My questions is since the description of the modifier 59 states to use it when it is a separate procedure on a different anatomic site. Since the Dr would be doing it on all the lumbar region but in different areas like L3, L4, L5 and there is not a DX code to indicate the L3, L4, & L5 it would still be appropriate to use the modifier 59?

I need to dispute this with my boss as he is stating that it cannot be used since it is the same anatomic site. 

I am new to coding and I am about to take my test. Sometimes I feel like there is so much I don't know. 

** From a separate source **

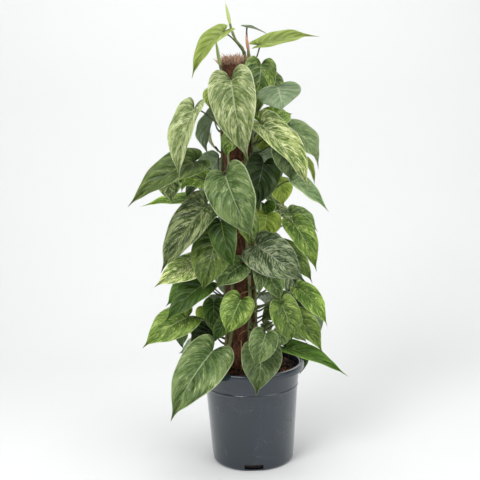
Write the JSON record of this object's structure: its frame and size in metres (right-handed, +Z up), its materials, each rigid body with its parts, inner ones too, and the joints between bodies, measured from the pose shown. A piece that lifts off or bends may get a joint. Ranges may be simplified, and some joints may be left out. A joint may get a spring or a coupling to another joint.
{
  "type": "potted climbing plant on a moss pole",
  "caption": "Variegated heart-leaf climbing plant trained up a coir pole, with trailing pointed leaves all round, in a tapered dark nursery pot.",
  "frame": {"origin": "centre of the underside of the pot, on the surface it stands on", "axes": "+Z up along the pot's axis and the pole; +X to the right and -Y towards the viewer of the plant's front"},
  "size_m": [0.2989, 0.2215, 0.66],
  "materials": {
    "pot_plastic": "satin moulded polypropylene, blue-grey",
    "potting_mix": "damp peat with bark and coir chips",
    "stake_wood": "rough sawn",
    "coir": "matted coconut fibre",
    "green_stem": "smooth living stem",
    "leaf": "waxy leaf, streaked cream and yellow-green"
  },
  "bodies": {
    "root": {"pot": "pot_plastic", "soil": "potting_mix", "pole_stake": "stake_wood", "coir_sleeve": "coir", "leaf_01": "leaf", "leaf_02": "leaf", "leaf_03": "leaf", "leaf_04": "leaf", "leaf_05": "leaf", "leaf_06": "leaf", "leaf_07": "leaf", "leaf_08": "leaf", "leaf_09": "leaf", "leaf_10": "leaf", "leaf_11": "leaf", "leaf_12": "leaf", "leaf_13": "leaf", "leaf_14": "leaf", "leaf_15": "leaf", "leaf_16": "leaf", "leaf_17": "leaf", "leaf_18": "leaf", "leaf_19": "leaf", "leaf_20": "leaf", "leaf_21": "leaf", "leaf_22": "leaf", "leaf_23": "leaf", "leaf_24": "leaf", "leaf_25": "leaf", "leaf_26": "leaf", "leaf_27": "leaf", "leaf_28": "leaf", "leaf_29": "leaf", "leaf_30": "leaf", "leaf_31": "leaf", "leaf_32": "leaf", "leaf_33": "leaf", "leaf_34": "leaf", "leaf_35": "leaf", "leaf_36": "leaf", "leaf_37": "leaf", "leaf_38": "leaf", "leaf_39": "leaf", "leaf_40": "leaf", "leaf_41": "leaf", "leaf_42": "leaf", "leaf_43": "leaf", "leaf_44": "leaf", "leaf_45": "leaf", "leaf_46": "leaf", "leaf_47": "leaf", "leaf_48": "leaf", "leaf_49": "leaf", "leaf_50": "leaf", "stem_back": "green_stem", "stem_front_left": "green_stem", "stem_front_right": "green_stem", "stem_left": "green_stem", "stem_right": "green_stem"}
  },
  "joints": []
}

Thank you again for all your help.


----------



## dwaldman (Dec 7, 2011)

An issue that you will encounter is bilateral procedures on mulitple levels such as 

721.3 Lumbar Spondylosis/facet arthropathy

64622-50 L3 paravertebral facet joint nerve
64623-50 L4
64623-50 L5
77003

If you would try to use 64623 quantity 2 and also add 50 modifier it could potentially deny. In the previous response that you received, they are stating by placing it on separate lines and billing as such
64622-50
64623-50 ---add additional note on claim
64623-50 59 
77003

you are indicating that three separate levels were treated bilaterally. There can be a issue with trying to alternatively bill as such 

64622-50
64623 x 4 additional note in box 19--- 2 addl levels performed BILATERALLY
77003

A bilateral procedure processes at 150 percent of the allowable and in order for it process correctly by the carrier's processing software, like noted above bilateral procedures with 50 modifier for add on codes  can not typically have a quantity greater than one. And there can be a concern of using quantity 4 for two bilateral procedures on an add on code versus placing on separate lines so that they can each be processed as 150 percent of the allowable. Although 59 modifier is typically used for a code pair identified by NCCI, in this case it is to denote that a separate level was performed and assist the carrier's software from creating a duplicate denial when it does not see the 59 modifier.  Will have to monitor the payments and determine that this works for the carrier and it is processed correctly.


----------



## Coder.Melisa (Dec 7, 2011)

Thank you for all the help


----------